> **Objective**
Please quote the material exactly, every line of it.
---*---
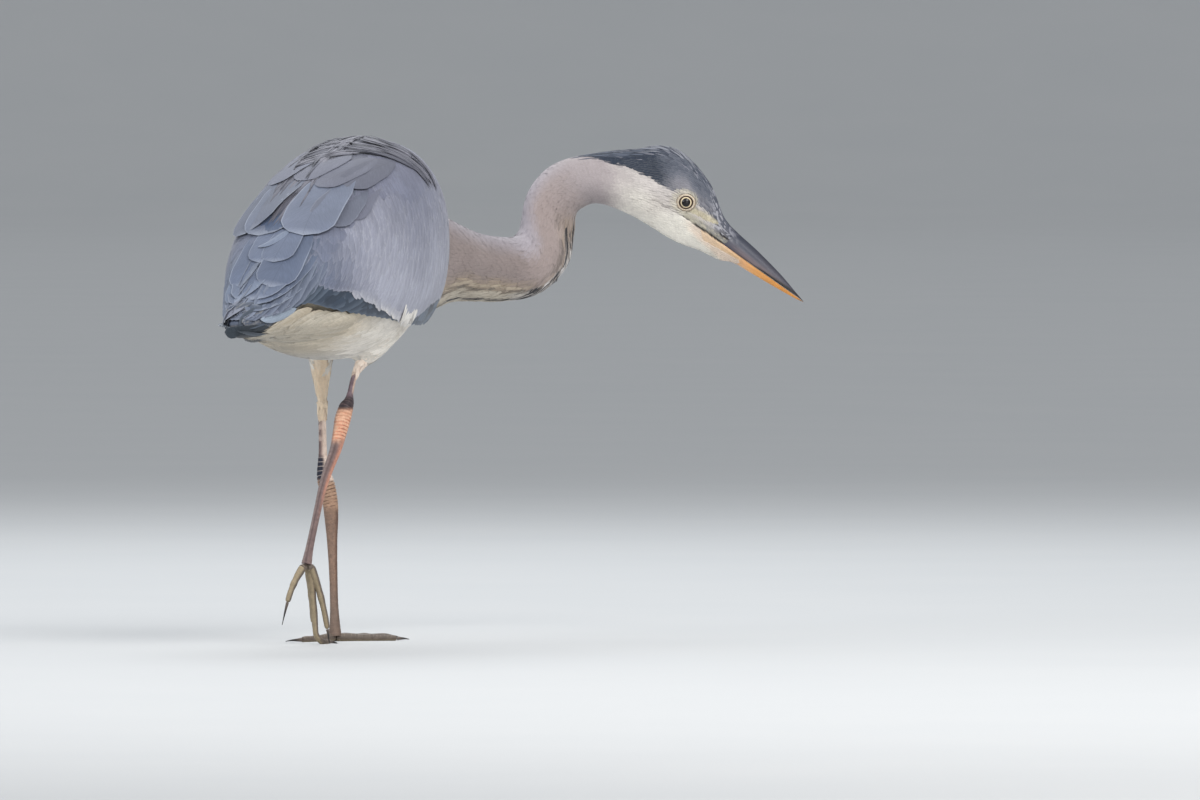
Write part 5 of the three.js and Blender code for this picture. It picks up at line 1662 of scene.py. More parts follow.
th = Coat("coat_thighs", "plumage_leg", FINE)
for side, table in (("left", LEFT), ("right", RIGHT)):
    e = FEATHERED[side]
    at = rows(table)
    point = lambda t, w: limbAt(table, t, w, thigh_swell(side)(t))[0]
    t, w = scatter_loft(point, 0.2, e + 0.15, lambda t: 0.0034 - 0.0010 * smooth(e - 2.5, e, t), stretch=1.3)
    P, O, along = limbAt(table, t, w, thigh_swell(side)(t))
    n = len(t)
    gut = bvh_of(joined([body_part] + [leg_parts[0 if side == "left" else 5]]))
    P0 = P
    P, N = nearest(gut, P)
    near_skin = ((N * O).sum(-1) > 0.3) & (np.linalg.norm(P - P0, axis=-1) < 0.0022)
    P, N, along, t, w = P[near_skin], N[near_skin], along[near_skin], t[near_skin], w[near_skin]
    n = len(t)
    L = rand(n, 0.017, 0.023) * (1 - 0.35 * smooth(e - 1.2, e, t))
    C, T, M = lay(gut, P, along, L, T5, bend=0.7, up=N)
    warm = lin(238, 218, 192) if side == "left" else lin(250, 236, 224)
    n1 = noise(P, 60, 7)
    base = mix(warm, lin(216, 190, 158) if side == "left" else lin(250, 222, 198), n1 * 0.7)
    base = mix(base, lin(196, 160, 140), smooth(e - 1.3, e, t) * 0.4)
    base = mix(base, belly_colour(P), smooth(2.0, 0.5, t))
    depth = 1.9 * (1 - smooth(e - 2.4, e + 0.1, t)) + 0.45
    th.add(C, T, M, L, rand(n, 0.0044, 0.0056), T5, np.stack([0.05 + 0.9 * (t / e) * 0.45 + (0.5 if side == "left" else 0), w / TAU], -1), base, shape="soft", sec=4,
           thick=0.15, lift=(0.15, depth), rough=0.1, camber=0.16, dip=0.3, edge=mix(base, lin(226, 214, 198), np.full(n, 0.3)), edge_at=0.4,
           root_dark=1.0, vary=0.04)
th.build()

# ---- neck ----------------------------------------------------------------------------------------
throat = bvh_of(joined([neck_loft(0.0, 6.2, 90, 96, lambda t: neck_coat(t)), head_part]))


def neck_uv(t, th):
    return np.stack([t / 20.0, (th / TAU) % 1], -1)


def neck_point(t, th):
    return neckAt(t, th, neck_coat(t))


def back_along(t, th):
    return unit(neckAt(t - 0.08, th, neck_coat(t)) - neckAt(t + 0.08, th, neck_coat(t)))


t, tht = scatter_loft(neck_point, 0.6, 13.6, lambda t: 0.0033 - 0.0007 * smooth(8, 13, t), stretch=1.45)
P = neck_point(t, tht)
D = back_along(t, tht)
P, N = nearest(throat, P)
L = rand(len(t), 0.019, 0.026) * (1 - 0.35 * smooth(8, 13, t))
w1, w2 = noise(P, 110, 21), noise(P * np.array([1, 1, 1]), 60, 22)
C, T, M = lay(throat, P, D, L, T5, bend=0.7, up=N)
base = neck_colour(t, tht, w1, w2)
u, d, z = unswung(P)
crown = smooth(10.9, 12.0, t)
base = mix(base, head_colour(u, d, z, w1), crown)
half = len(t) // 2
for name, keep in (("coat_neck_lower", t < 6.4), ("coat_neck_upper", t >= 6.4)):
    nk = Coat(name, "plumage_neck", FINE)
    K = keep.sum()
    nk.add(C[keep], T[keep], M[keep], L[keep], rand(K, 0.0046, 0.0060), T5, neck_uv(t[keep], tht[keep]), base[keep], shape="soft", sec=4,
           thick=0.13, lift=(0.15, 1.75 * (1 - 0.35 * smooth(11, 13.6, t[keep]))), rough=0.1, camber=0.14, dip=0.25,
           edge=mix(base[keep], np.array([0.62, 0.6, 0.6]), np.full(K, 0.04)), edge_at=0.4, root_dark=1.0, vary=0.03)
    nk.build()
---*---
> **Output of the task**
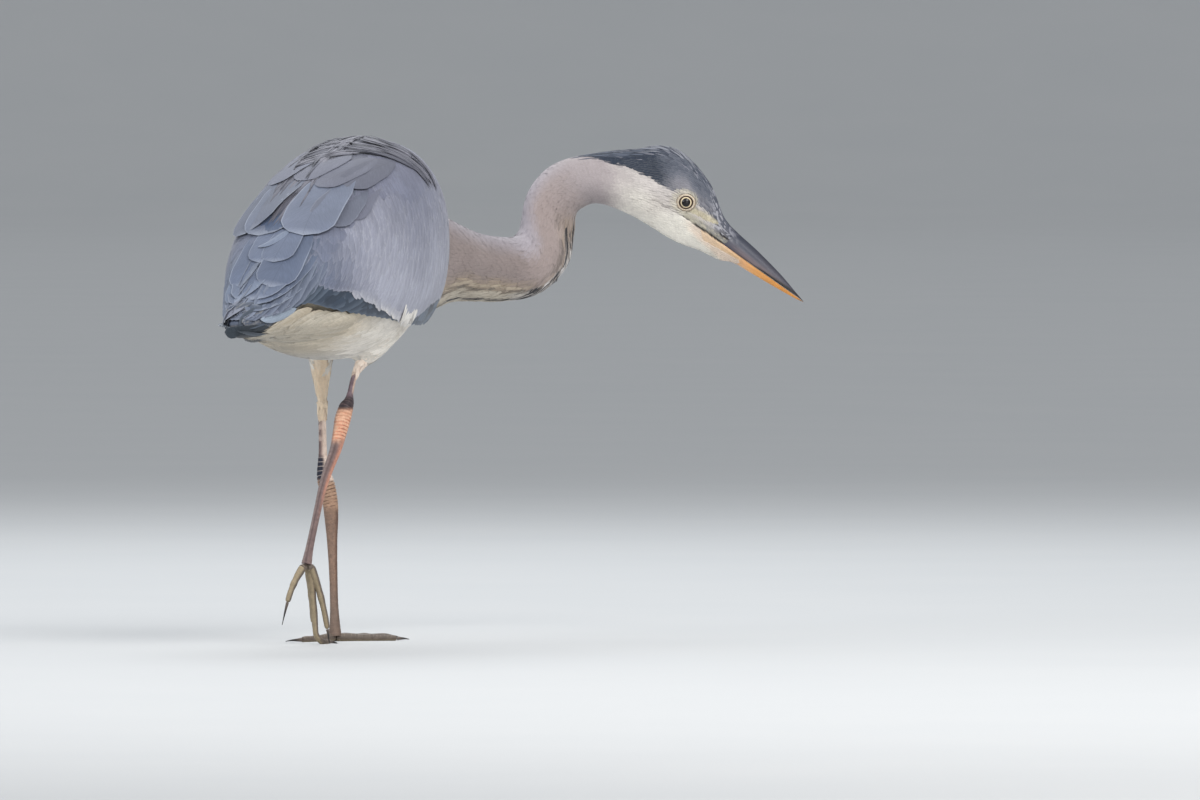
Write part 5 of the three.js and Blender code for this picture. It picks up at line 1662 of scene.py. More parts follow.
th = Coat("coat_thighs", "plumage_leg", FINE)
for side, table in (("left", LEFT), ("right", RIGHT)):
    e = FEATHERED[side]
    at = rows(table)
    point = lambda t, w: limbAt(table, t, w, thigh_swell(side)(t))[0]
    t, w = scatter_loft(point, 0.2, e + 0.15, lambda t: 0.0034 - 0.0010 * smooth(e - 2.5, e, t), stretch=1.3)
    P, O, along = limbAt(table, t, w, thigh_swell(side)(t))
    n = len(t)
    gut = bvh_of(joined([body_part] + [leg_parts[0 if side == "left" else 5]]))
    P0 = P
    P, N = nearest(gut, P)
    near_skin = ((N * O).sum(-1) > 0.3) & (np.linalg.norm(P - P0, axis=-1) < 0.0022)
    P, N, along, t, w = P[near_skin], N[near_skin], along[near_skin], t[near_skin], w[near_skin]
    n = len(t)
    L = rand(n, 0.017, 0.023) * (1 - 0.35 * smooth(e - 1.2, e, t))
    C, T, M = lay(gut, P, along, L, T5, bend=0.7, up=N)
    warm = lin(238, 218, 192) if side == "left" else lin(250, 236, 224)
    n1 = noise(P, 60, 7)
    base = mix(warm, lin(216, 190, 158) if side == "left" else lin(250, 222, 198), n1 * 0.7)
    base = mix(base, lin(196, 160, 140), smooth(e - 1.3, e, t) * 0.4)
    base = mix(base, belly_colour(P), smooth(2.0, 0.5, t))
    depth = 1.9 * (1 - smooth(e - 2.4, e + 0.1, t)) + 0.45
    th.add(C, T, M, L, rand(n, 0.0044, 0.0056), T5, np.stack([0.05 + 0.9 * (t / e) * 0.45 + (0.5 if side == "left" else 0), w / TAU], -1), base, shape="soft", sec=4,
           thick=0.15, lift=(0.15, depth), rough=0.1, camber=0.16, dip=0.3, edge=mix(base, lin(226, 214, 198), np.full(n, 0.3)), edge_at=0.4,
           root_dark=1.0, vary=0.04)
th.build()

# ---- neck ----------------------------------------------------------------------------------------
throat = bvh_of(joined([neck_loft(0.0, 6.2, 90, 96, lambda t: neck_coat(t)), head_part]))


def neck_uv(t, th):
    return np.stack([t / 20.0, (th / TAU) % 1], -1)


def neck_point(t, th):
    return neckAt(t, th, neck_coat(t))


def back_along(t, th):
    return unit(neckAt(t - 0.08, th, neck_coat(t)) - neckAt(t + 0.08, th, neck_coat(t)))


t, tht = scatter_loft(neck_point, 0.6, 13.6, lambda t: 0.0033 - 0.0007 * smooth(8, 13, t), stretch=1.45)
P = neck_point(t, tht)
D = back_along(t, tht)
P, N = nearest(throat, P)
L = rand(len(t), 0.019, 0.026) * (1 - 0.35 * smooth(8, 13, t))
w1, w2 = noise(P, 110, 21), noise(P * np.array([1, 1, 1]), 60, 22)
C, T, M = lay(throat, P, D, L, T5, bend=0.7, up=N)
base = neck_colour(t, tht, w1, w2)
u, d, z = unswung(P)
crown = smooth(10.9, 12.0, t)
base = mix(base, head_colour(u, d, z, w1), crown)
half = len(t) // 2
for name, keep in (("coat_neck_lower", t < 6.4), ("coat_neck_upper", t >= 6.4)):
    nk = Coat(name, "plumage_neck", FINE)
    K = keep.sum()
    nk.add(C[keep], T[keep], M[keep], L[keep], rand(K, 0.0046, 0.0060), T5, neck_uv(t[keep], tht[keep]), base[keep], shape="soft", sec=4,
           thick=0.13, lift=(0.15, 1.75 * (1 - 0.35 * smooth(11, 13.6, t[keep]))), rough=0.1, camber=0.14, dip=0.25,
           edge=mix(base[keep], np.array([0.62, 0.6, 0.6]), np.full(K, 0.04)), edge_at=0.4, root_dark=1.0, vary=0.03)
    nk.build()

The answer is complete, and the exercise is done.